Evaluating expressions involves calculating the value of an algebraic expression when the variables are replaced by their given numerical values. This process is key in algebra as it helps us understand how different values affect the outcome of the expression. The exercise example demonstrates evaluating the expression \( \frac{-b^{2}+16 a^{2}+1}{2} \) where specific values for \( a \) and \( b \) are provided.
When we evaluate an expression:

• We begin by substituting the given values into the expression.
• Next, we follow the order of operations, which is often remembered by PEMDAS (Parentheses, Exponents, Multiplication and Division (from left to right), Addition and Subtraction (from left to right)).
• Finally, we simplify the expression step by step to find the final value.

By evaluating expressions, we translate abstract algebraic expressions into concrete numerical results, making it a fundamental skill in mathematical problem-solving.

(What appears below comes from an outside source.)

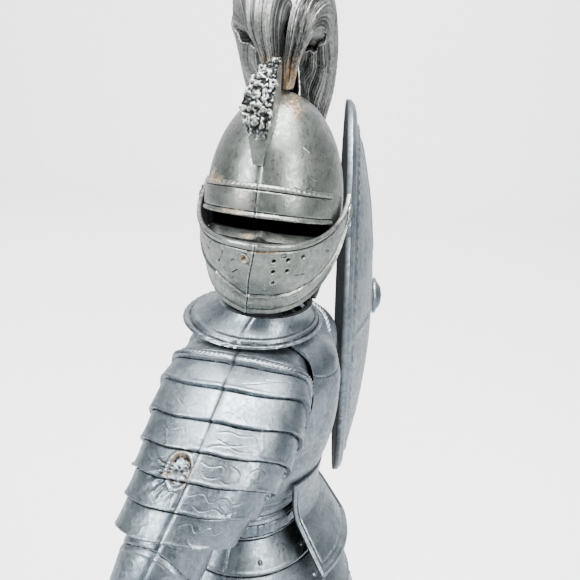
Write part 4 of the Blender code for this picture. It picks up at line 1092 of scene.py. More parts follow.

Substitution is an essential technique in algebra where specific values are assigned to variables in an expression. This step is critical when evaluating expressions because it transforms an abstract algebraic equation into a series of arithmetic operations that can be calculated.
In our exercise, substitution takes place at the start. Given \( a = \frac{1}{4} \) and \( b = -10 \), these values are "plugged" into our original expression formula \( \frac{-b^{2}+16 a^{2}+1}{2} \).
To substitute:

• Ensure each variable in the expression is replaced by its given value.
• Write the expression clearly, altering only the parts where the variables are substituted.

Substitution is straightforward once you recognize which variable corresponds to which value. Accurate substitution sets the foundation for correctly solving the overall expression.

Basic arithmetic operations are the fundamental building blocks of mathematical calculations. These operations include addition, subtraction, multiplication, and division. When working with expressions, especially after substitution, these operations are systematically applied to compute the final value.
In the step-by-step solution for our exercise, several basic operations are employed:

• Compute \( b^2 \) by squaring the given value of \( b \). Here, \((-10)^2 = 100\).
• Calculate \( 16a^2 \) by first squaring \( a \), i.e., \( \left(\frac{1}{4}\right)^2 = \frac{1}{16} \), and then multiplying by 16, resulting in 1.
• Apply addition and subtraction in the numerator to combine terms like \(-100 + 1 + 1 = -98\).
• Finally, perform division by dividing the simplified numerator, \(-98\), by 2 to arrive at \(-49\).

Being comfortable with these basic operations is vital as they are often combined in various sequences to resolve different parts of an expression. Mastery of arithmetic lays the groundwork for tackling more complex algebraic challenges.